» INFORMATION PROVIDED:

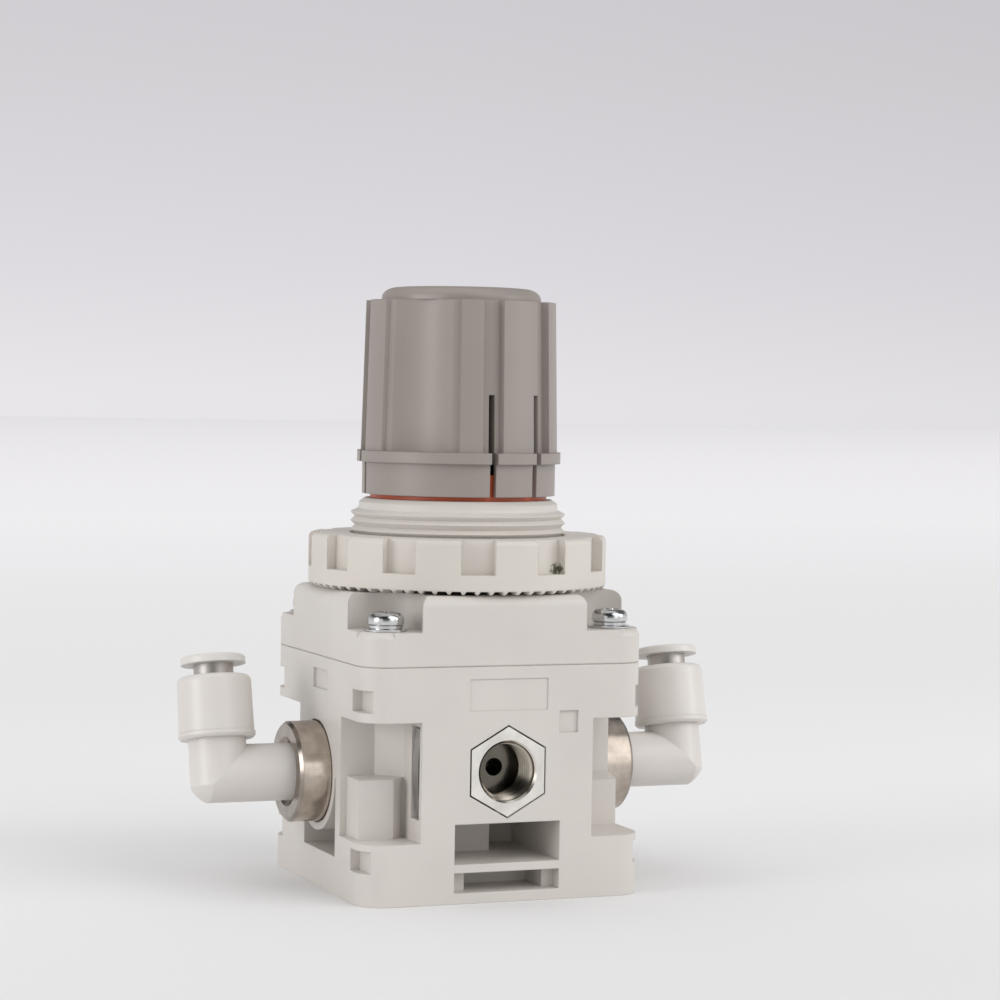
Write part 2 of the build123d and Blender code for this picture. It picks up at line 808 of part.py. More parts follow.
def gripping_ring():
    """Toothed gripping ring, plain here, that holds the tube."""
    low = tube_stop + tube_seal_height
    return in_socket(turned((tube_bore + fixed_gap, low), (socket_bore - fixed_gap, low),
                            (socket_bore - fixed_gap, low + chuck_height),
                            (socket_bore - 1, low + chuck_height)))


def tube_seal():
    """Rubber seal round the end of the tube."""
    return in_socket(ring(tube_bore, socket_bore - fixed_gap, tube_stop,
                          tube_stop + tube_seal_height))


def gauge_insert():
    """Threaded gauge port insert with a hexagonal head flush in the front face."""
    head_plan = RegularPolygon(gauge_across_flats / 2, 6, major_radius=False, rotation=30)
    head = Pos(0, 0, -gauge_hex_length) * extrude(head_plan, gauge_hex_length)
    end = -gauge_hex_length - gauge_shank_length
    shank = disc(gauge_shank_radius, end, -gauge_hex_length)
    shape = head + shank
    mouth = gauge_thread_radius + gauge_mouth_chamfer
    shape = shape - turned((0, 0), (mouth, 0), (gauge_thread_radius, -gauge_mouth_chamfer),
                           (gauge_thread_radius, -gauge_thread_depth), (0, -gauge_thread_depth))
    shape = shape - disc(gauge_passage_radius, end, -gauge_thread_depth)
    groove_low = -gauge_hex_length - 2 * seal_groove_width
    shape = shape - ring(gauge_shank_radius - seal_groove_depth, gauge_shank_radius + free_gap,
                         groove_low, groove_low + seal_groove_width)
    across_corners = gauge_across_flats / hexagon_ratio
    level = across_corners - clip_groove
    for side in (-1, 1):
        shape = shape - block(-half, half, side * level, side * half,
                              -clip_skin - clip_slot_depth, -clip_skin)
    return along_front(shape)


def gauge_seal():
    """Seal ring round the shank of the gauge insert."""
    return along_front(shank_seal(gauge_shank_radius, -gauge_hex_length - 2 * seal_groove_width))


def gauge_clip():
    """Bowed spring clip that holds the gauge insert, seen in the left front pocket."""
    front = -half + clip_skin + (clip_slot_depth - clip_width) / 2
    inner = gauge_across_flats / hexagon_ratio - clip_groove + fixed_gap
    outer = inner + clip_thickness
    left = -pocket_reach + clip_bow
    edges = []
    for level, end in ((outer, left), (inner, left + clip_thickness)):
        edges.append(Line((clip_reach, level), (end, level)))
        edges.append(ThreePointArc((end, level), (end - clip_bow, 0), (end, -level)))
        edges.append(Line((end, -level), (clip_reach, -level)))
    for side in (-1, 1):
        edges.append(Line((clip_reach, side * inner), (clip_reach, side * outer)))
    plan = Plane.XZ * make_face(edges)
    return Pos(0, front + clip_width, gauge_height) * extrude(plan, clip_width)


def bonnet_screw(place):
    """Pan head screw with a cross recess."""
    seat = bonnet_ledge_top + washer_thickness
    top = seat + screw_head_height
    head = disc(screw_head_radius, seat, top)
    rim = head.edges().filter_by(GeomType.CIRCLE).group_by(Axis.Z)[-1]
    head = fillet(rim, screw_head_round)
    shape = head + disc(screw_radius, body_height - screw_grip_depth, seat)
    arm = screw_cross_length / 2
    width = screw_cross_width / 2
    low = top - screw_cross_depth
    shape = shape - block(-arm, arm, -width, width, low, top)
    shape = shape - block(-width, width, -arm, arm, low, top)
    return place * (Rot(0, 0, screw_cross_turn) * shape)


def washer(place):
    """Flat washer under a bonnet screw."""
    return place * ring(screw_radius + fixed_gap, washer_radius, bonnet_ledge_top,
                        bonnet_ledge_top + washer_thickness)


def pieces():
    """Every piece of the regulator by its name."""
    made = {
        "body": body(),
        "bonnet": bonnet(),
        "panel_nut": panel_nut(),
        "lock_ring": lock_ring(),
        "knob": knob(),
        "spindle": spindle(),
        "spring_nut": spring_nut(),
        "main_spring": main_spring(),
        "upper_plate": upper_plate(),
        "diaphragm": diaphragm(),
        "lower_plate": lower_plate(),
        "valve_seat": valve_seat(),
        "valve_poppet": valve_poppet(),
        "valve_spring": valve_spring(),
        "gauge_insert": gauge_insert(),
        "gauge_seal": gauge_seal(),
        "gauge_clip": gauge_clip(),
    }
    corners = ("front_left", "front_right", "back_left", "back_right")
    for corner, place in zip(corners, screw_places()):
        made["screw_" + corner] = bonnet_screw(place)
        made["washer_" + corner] = washer(place)
    port_pieces = {
        "adapter": port_adapter(),
        "adapter_seal": adapter_seal(),
        "elbow": elbow(),
        "elbow_seal": elbow_seal(),
        "button": release_button(),
        "collet": collet_sleeve(),
        "gripper": gripping_ring(),
        "tube_seal": tube_seal(),
    }
    for name, piece in port_pieces.items():
        made["right_" + name] = piece
        made["left_" + name] = mirror(piece, Plane.YZ)
    return made


os.makedirs("parts", exist_ok=True)
for name, piece in pieces().items():
    export_step(piece, "parts/" + name + ".step")
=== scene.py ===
import math
import bmesh
import bpy
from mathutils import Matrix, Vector


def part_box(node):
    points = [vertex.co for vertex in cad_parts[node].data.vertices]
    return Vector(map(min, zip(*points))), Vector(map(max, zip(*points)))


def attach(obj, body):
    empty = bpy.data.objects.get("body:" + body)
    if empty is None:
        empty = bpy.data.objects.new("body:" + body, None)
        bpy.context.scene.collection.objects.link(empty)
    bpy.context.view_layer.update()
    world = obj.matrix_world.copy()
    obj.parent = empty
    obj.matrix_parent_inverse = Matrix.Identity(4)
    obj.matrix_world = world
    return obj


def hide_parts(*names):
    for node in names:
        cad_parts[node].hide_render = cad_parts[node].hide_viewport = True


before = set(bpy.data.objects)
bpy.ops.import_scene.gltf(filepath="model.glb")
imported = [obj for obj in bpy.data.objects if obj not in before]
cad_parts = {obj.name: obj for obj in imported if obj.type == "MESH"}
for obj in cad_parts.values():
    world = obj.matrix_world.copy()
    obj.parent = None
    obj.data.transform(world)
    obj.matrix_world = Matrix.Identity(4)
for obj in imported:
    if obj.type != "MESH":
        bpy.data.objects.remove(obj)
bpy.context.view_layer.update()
MM = 0.001

# Camera, as the photograph was taken: place in millimetres, angles in degrees
CAMERA_PLACE = (-174.3, -453.4, 83.2)
CAMERA_HEADING = 21.88
CAMERA_DOWN = 2.09
CAMERA_ROLL = 0.97
CAMERA_LENS = 101.5
SENSOR = 36.0
CLIP_NEAR = 0.01
CLIP_FAR = 50.0

# Backdrop: tones by the sine of the height angle, then by direction from left to right
BACKDROP = ((-0.02, (0.79, 0.775, 0.80)), (0.0, (0.79, 0.775, 0.80)),
            (0.0425, (0.715, 0.70, 0.73)), (0.078, (0.675, 0.66, 0.69)),
            (0.113, (0.645, 0.625, 0.655)), (0.16, (0.605, 0.59, 0.62)),
            (0.30, (0.50, 0.49, 0.50)), (0.45, (0.12, 0.12, 0.12)),
            (0.90, (0.12, 0.12, 0.12)), (1.0, (0.45, 0.45, 0.45)))
BACKDROP_SIDES = ((0.20, (1.02, 1.02, 1.02)), (0.36, (1.0, 1.0, 1.0)), (0.55, (0.95, 0.95, 0.95)))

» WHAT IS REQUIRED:
Print the complete listing again, exactly as it stands.

» EXERCISE SOLUTION:
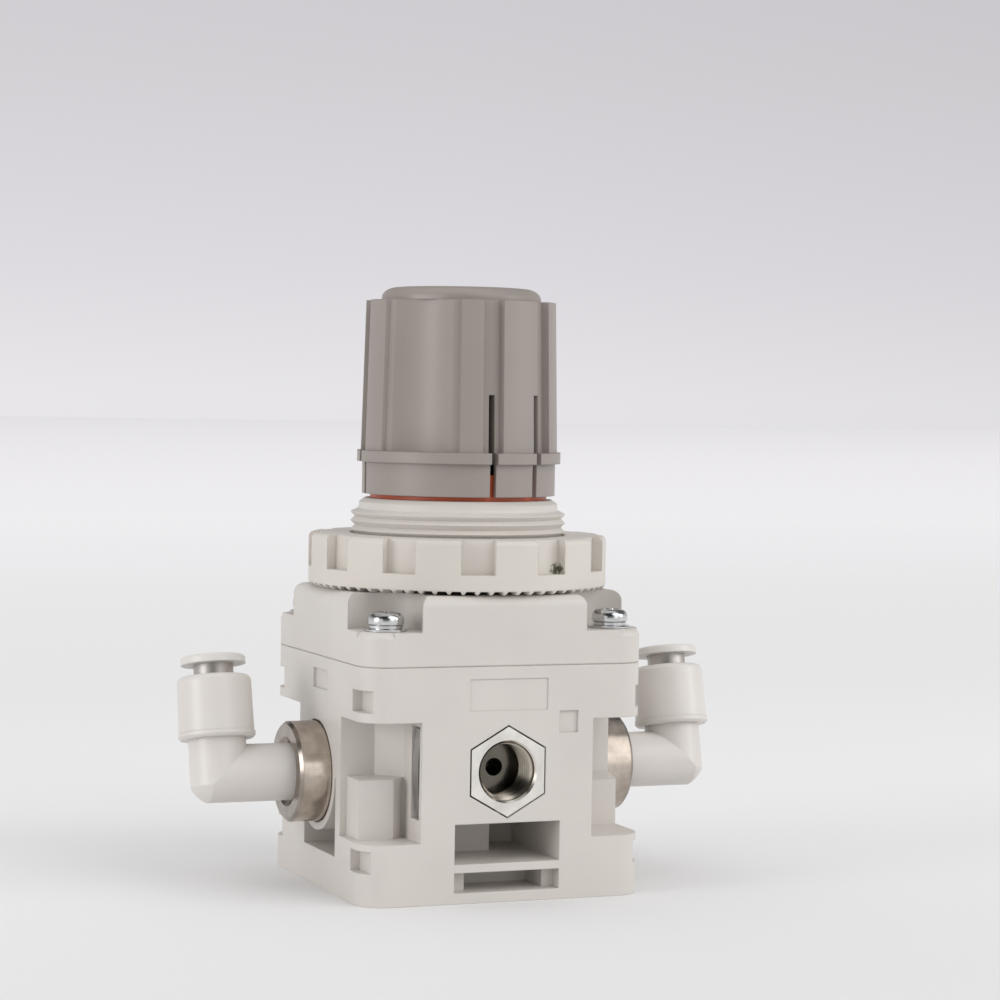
Write part 2 of the build123d and Blender code for this picture. It picks up at line 808 of part.py. More parts follow.
def gripping_ring():
    """Toothed gripping ring, plain here, that holds the tube."""
    low = tube_stop + tube_seal_height
    return in_socket(turned((tube_bore + fixed_gap, low), (socket_bore - fixed_gap, low),
                            (socket_bore - fixed_gap, low + chuck_height),
                            (socket_bore - 1, low + chuck_height)))


def tube_seal():
    """Rubber seal round the end of the tube."""
    return in_socket(ring(tube_bore, socket_bore - fixed_gap, tube_stop,
                          tube_stop + tube_seal_height))


def gauge_insert():
    """Threaded gauge port insert with a hexagonal head flush in the front face."""
    head_plan = RegularPolygon(gauge_across_flats / 2, 6, major_radius=False, rotation=30)
    head = Pos(0, 0, -gauge_hex_length) * extrude(head_plan, gauge_hex_length)
    end = -gauge_hex_length - gauge_shank_length
    shank = disc(gauge_shank_radius, end, -gauge_hex_length)
    shape = head + shank
    mouth = gauge_thread_radius + gauge_mouth_chamfer
    shape = shape - turned((0, 0), (mouth, 0), (gauge_thread_radius, -gauge_mouth_chamfer),
                           (gauge_thread_radius, -gauge_thread_depth), (0, -gauge_thread_depth))
    shape = shape - disc(gauge_passage_radius, end, -gauge_thread_depth)
    groove_low = -gauge_hex_length - 2 * seal_groove_width
    shape = shape - ring(gauge_shank_radius - seal_groove_depth, gauge_shank_radius + free_gap,
                         groove_low, groove_low + seal_groove_width)
    across_corners = gauge_across_flats / hexagon_ratio
    level = across_corners - clip_groove
    for side in (-1, 1):
        shape = shape - block(-half, half, side * level, side * half,
                              -clip_skin - clip_slot_depth, -clip_skin)
    return along_front(shape)


def gauge_seal():
    """Seal ring round the shank of the gauge insert."""
    return along_front(shank_seal(gauge_shank_radius, -gauge_hex_length - 2 * seal_groove_width))


def gauge_clip():
    """Bowed spring clip that holds the gauge insert, seen in the left front pocket."""
    front = -half + clip_skin + (clip_slot_depth - clip_width) / 2
    inner = gauge_across_flats / hexagon_ratio - clip_groove + fixed_gap
    outer = inner + clip_thickness
    left = -pocket_reach + clip_bow
    edges = []
    for level, end in ((outer, left), (inner, left + clip_thickness)):
        edges.append(Line((clip_reach, level), (end, level)))
        edges.append(ThreePointArc((end, level), (end - clip_bow, 0), (end, -level)))
        edges.append(Line((end, -level), (clip_reach, -level)))
    for side in (-1, 1):
        edges.append(Line((clip_reach, side * inner), (clip_reach, side * outer)))
    plan = Plane.XZ * make_face(edges)
    return Pos(0, front + clip_width, gauge_height) * extrude(plan, clip_width)


def bonnet_screw(place):
    """Pan head screw with a cross recess."""
    seat = bonnet_ledge_top + washer_thickness
    top = seat + screw_head_height
    head = disc(screw_head_radius, seat, top)
    rim = head.edges().filter_by(GeomType.CIRCLE).group_by(Axis.Z)[-1]
    head = fillet(rim, screw_head_round)
    shape = head + disc(screw_radius, body_height - screw_grip_depth, seat)
    arm = screw_cross_length / 2
    width = screw_cross_width / 2
    low = top - screw_cross_depth
    shape = shape - block(-arm, arm, -width, width, low, top)
    shape = shape - block(-width, width, -arm, arm, low, top)
    return place * (Rot(0, 0, screw_cross_turn) * shape)


def washer(place):
    """Flat washer under a bonnet screw."""
    return place * ring(screw_radius + fixed_gap, washer_radius, bonnet_ledge_top,
                        bonnet_ledge_top + washer_thickness)


def pieces():
    """Every piece of the regulator by its name."""
    made = {
        "body": body(),
        "bonnet": bonnet(),
        "panel_nut": panel_nut(),
        "lock_ring": lock_ring(),
        "knob": knob(),
        "spindle": spindle(),
        "spring_nut": spring_nut(),
        "main_spring": main_spring(),
        "upper_plate": upper_plate(),
        "diaphragm": diaphragm(),
        "lower_plate": lower_plate(),
        "valve_seat": valve_seat(),
        "valve_poppet": valve_poppet(),
        "valve_spring": valve_spring(),
        "gauge_insert": gauge_insert(),
        "gauge_seal": gauge_seal(),
        "gauge_clip": gauge_clip(),
    }
    corners = ("front_left", "front_right", "back_left", "back_right")
    for corner, place in zip(corners, screw_places()):
        made["screw_" + corner] = bonnet_screw(place)
        made["washer_" + corner] = washer(place)
    port_pieces = {
        "adapter": port_adapter(),
        "adapter_seal": adapter_seal(),
        "elbow": elbow(),
        "elbow_seal": elbow_seal(),
        "button": release_button(),
        "collet": collet_sleeve(),
        "gripper": gripping_ring(),
        "tube_seal": tube_seal(),
    }
    for name, piece in port_pieces.items():
        made["right_" + name] = piece
        made["left_" + name] = mirror(piece, Plane.YZ)
    return made


os.makedirs("parts", exist_ok=True)
for name, piece in pieces().items():
    export_step(piece, "parts/" + name + ".step")
=== scene.py ===
import math
import bmesh
import bpy
from mathutils import Matrix, Vector


def part_box(node):
    points = [vertex.co for vertex in cad_parts[node].data.vertices]
    return Vector(map(min, zip(*points))), Vector(map(max, zip(*points)))


def attach(obj, body):
    empty = bpy.data.objects.get("body:" + body)
    if empty is None:
        empty = bpy.data.objects.new("body:" + body, None)
        bpy.context.scene.collection.objects.link(empty)
    bpy.context.view_layer.update()
    world = obj.matrix_world.copy()
    obj.parent = empty
    obj.matrix_parent_inverse = Matrix.Identity(4)
    obj.matrix_world = world
    return obj


def hide_parts(*names):
    for node in names:
        cad_parts[node].hide_render = cad_parts[node].hide_viewport = True


before = set(bpy.data.objects)
bpy.ops.import_scene.gltf(filepath="model.glb")
imported = [obj for obj in bpy.data.objects if obj not in before]
cad_parts = {obj.name: obj for obj in imported if obj.type == "MESH"}
for obj in cad_parts.values():
    world = obj.matrix_world.copy()
    obj.parent = None
    obj.data.transform(world)
    obj.matrix_world = Matrix.Identity(4)
for obj in imported:
    if obj.type != "MESH":
        bpy.data.objects.remove(obj)
bpy.context.view_layer.update()
MM = 0.001

# Camera, as the photograph was taken: place in millimetres, angles in degrees
CAMERA_PLACE = (-174.3, -453.4, 83.2)
CAMERA_HEADING = 21.88
CAMERA_DOWN = 2.09
CAMERA_ROLL = 0.97
CAMERA_LENS = 101.5
SENSOR = 36.0
CLIP_NEAR = 0.01
CLIP_FAR = 50.0

# Backdrop: tones by the sine of the height angle, then by direction from left to right
BACKDROP = ((-0.02, (0.79, 0.775, 0.80)), (0.0, (0.79, 0.775, 0.80)),
            (0.0425, (0.715, 0.70, 0.73)), (0.078, (0.675, 0.66, 0.69)),
            (0.113, (0.645, 0.625, 0.655)), (0.16, (0.605, 0.59, 0.62)),
            (0.30, (0.50, 0.49, 0.50)), (0.45, (0.12, 0.12, 0.12)),
            (0.90, (0.12, 0.12, 0.12)), (1.0, (0.45, 0.45, 0.45)))
BACKDROP_SIDES = ((0.20, (1.02, 1.02, 1.02)), (0.36, (1.0, 1.0, 1.0)), (0.55, (0.95, 0.95, 0.95)))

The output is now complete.